Yes. The open-ended FRQ and the three passage-based FRQs are evaluated against the same rubric criteria. The open-ended question rewards comparative thinking and the ability to construct an argument across a whole work, which some students find more natural than close textual analysis. Your score depends entirely on the quality of your thesis, evidence, analysis, and organisation — not on which prompt you select.
How much textual evidence do I need to include in an AP English Literature FRQ to score a 5?
The rubric does not prescribe a specific quantity of evidence. What matters is the strategic quality of your selections: each quotation or reference should actively support your interpretive argument rather than merely illustrate it. A focused analysis of two or three carefully chosen passages typically earns more credit than a broader survey of many passages with surface-level commentary.
What is the most common reason AP English Literature essays drop from a 5 to a 4?
The most frequent cause is analysis that remains at the surface level — explaining what textual elements are present rather than how they function and why they matter in the context of your argument.

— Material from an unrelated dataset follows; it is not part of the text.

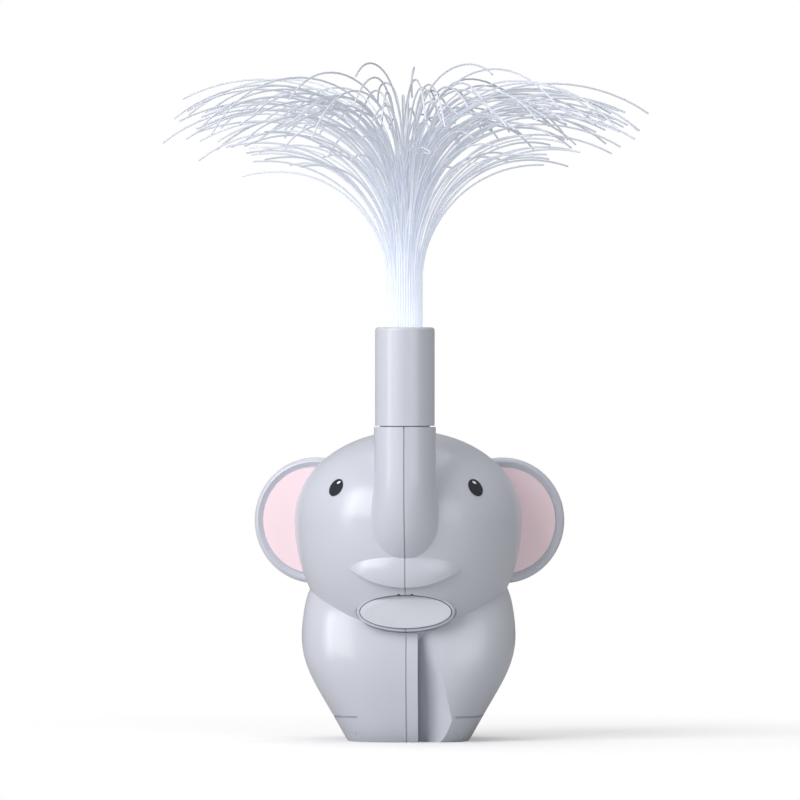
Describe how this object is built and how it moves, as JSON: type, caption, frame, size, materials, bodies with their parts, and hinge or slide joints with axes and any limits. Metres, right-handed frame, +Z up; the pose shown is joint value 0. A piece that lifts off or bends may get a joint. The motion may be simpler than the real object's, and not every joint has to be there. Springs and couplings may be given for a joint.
{
  "type": "fiber optic lamp",
  "caption": "Battery table lamp shaped like an elephant whose raised trunk holds a fountain of light-guide fibres, with a push button under the chin.",
  "frame": {"origin": "on the flat base, in the plane where the two halves of the body meet, midway between its front and back edges", "axes": "+Z up along the trunk, -Y the way the elephant faces, +X to the right of someone looking at its face"},
  "size_m": [0.1912, 0.1875, 0.2696],
  "materials": {
    "grey_shell": "moulded, satin gloss",
    "pink_lining": "moulded, satin",
    "eye_black": "polished",
    "button_grey": "moulded, satin gloss",
    "switch_black": "moulded",
    "board_green": "solder mask",
    "screw_steel": "zinc plated",
    "led_clear": "clear epoxy",
    "white_plastic": "moulded",
    "wire_red": "soft insulation",
    "wire_black": "soft insulation",
    "inner_grey": "moulded",
    "cell_jacket": "printed jacket without words",
    "contact_metal": "nickel plated",
    "ferrule_metal": "drawn tube",
    "fibre_clear": "clear light-guide fibre"
  },
  "bodies": {
    "body": {"left_shell": "grey_shell", "right_shell": "grey_shell", "left_ear": "grey_shell", "right_ear": "grey_shell", "left_ear_lining": "pink_lining", "right_ear_lining": "pink_lining", "left_eye": "eye_black", "right_eye": "eye_black", "push_switch": "switch_black", "main_board": "board_green", "control_chip": "switch_black", "board_screws": "screw_steel", "shell_screws": "screw_steel", "led_board": "board_green", "led": "led_clear", "light_cup": "white_plastic", "led_wires": "wire_red", "battery_wires": "wire_black", "battery_box": "inner_grey", "batteries": "cell_jacket", "contact_plates": "contact_metal", "contact_springs": "contact_metal"},
    "button": {"mode_button": "button_grey"},
    "door": {"battery_door": "grey_shell", "door_screw": "screw_steel"},
    "collar": {"collar": "grey_shell", "fibre_ferrule": "ferrule_metal", "fibres": "fibre_clear"}
  },
  "joints": [
    {"name": "button_press", "type": "slide", "parent": "body", "child": "button", "axis": [0, 1, 0], "range_m": [0, 0.0012], "stiffness_N_per_m": 400, "springref_m": -0.0002},
    {"name": "door_open", "type": "hinge", "parent": "body", "child": "door", "pos_m": [0, 0.0297, 0.0063], "axis": [-1, 0, 0], "range_deg": [0, 70]},
    {"name": "collar_lift", "type": "slide", "parent": "body", "child": "collar", "axis": [0, 0, 1], "range_m": [0, 0.016]}
  ]
}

Essays that earn a 4 often demonstrate adequate analysis but lack the sustained depth, precision, and cumulative argumentative coherence that characterise a 5-level response. Structuring paragraphs to build cumulatively toward a larger insight is one of the most effective ways to close this gap.
How should I approach the MCQ section differently from the FRQ section in AP English Literature?
The MCQ section tests comprehension, inference, and recognition of literary technique at the passage level, requiring speed and the ability to evaluate language precisely under time pressure. The FRQ section requires you to construct and defend an original interpretive argument, demanding sustained reasoning and explicit textual support. These are related but distinct competencies: strong MCQ habits reinforce close reading discipline, but FRQ performance specifically requires the ability to synthesise observations into a coherent argumentative structure.